NS4076 : Memorial Fountain
taken 15 years ago, near to Bellsmyre, West Dunbartonshire, Scotland

"Erected by the London-Dumbartonshire Association
President – Sir Iain Colquhoun, Bart, KT, DSO, LLD,
Lord Lieutenant of Dumbartonshire
to the honoured memory
of those of the county
who lost their lives
by enemy action
1939-1945"
The far side of the fountain (shown in NS4076 : Memorial fountain) bears the very worn remnants of a crest and a Latin motto: NS4076 : Memorial fountain (detail).
[Although it is not recorded on the inscription, the memorial was unveiled in September of 1949. Sir Iain Colquhoun had been Lord-Lieutenant of the county from 1919 until his death in November 1948, but was succeeded in that role by Major General Alexander Telfer-Smollett, who performed the unveiling of the memorial.]
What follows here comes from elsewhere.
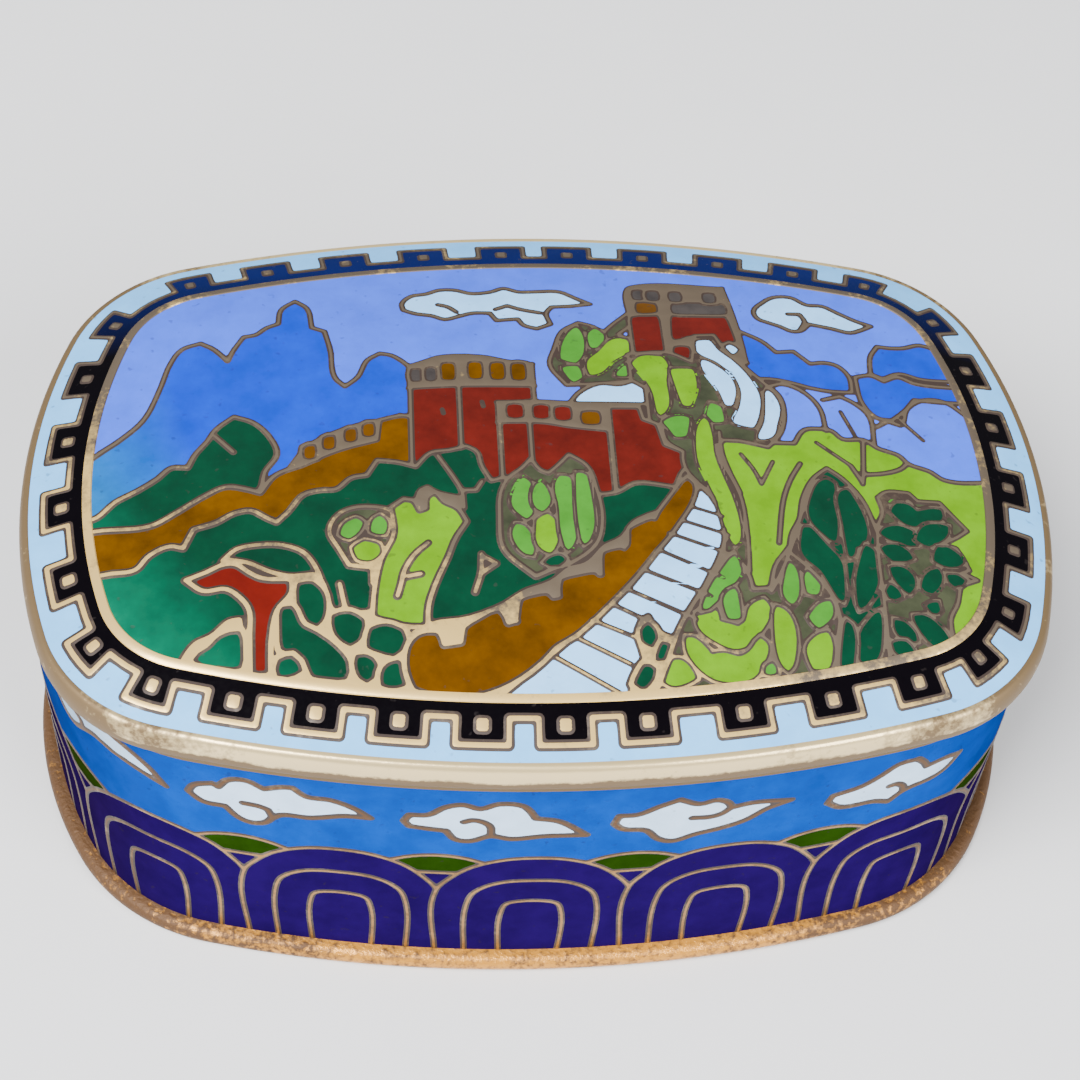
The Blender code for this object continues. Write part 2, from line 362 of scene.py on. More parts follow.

The cemetery was formally opened on the 4th of October, 1854, replacing the overcrowded parish churchyard. See the Geograph article "Dumbarton Cemetery" – Link – for a detailed discussion. For biographies of many of those buried here, and for descriptions of their memorials, see Donald MacLeod's "The God's Acres of Dumbarton" (1888), and the same author's "Dumbarton: Its Recent Men and Events" (1898). By 2010, there was concern that Dumbarton Cemetery would run out of space within a decade; New Dumbarton Cemetery – Link – was subsequently created uphill from the existing cemetery, and opened at the end of December 2015.
The fountain, erected by the London-Dumbartonshire Association, stands in Dumbarton Cemetery, and was intended to serve as a war memorial.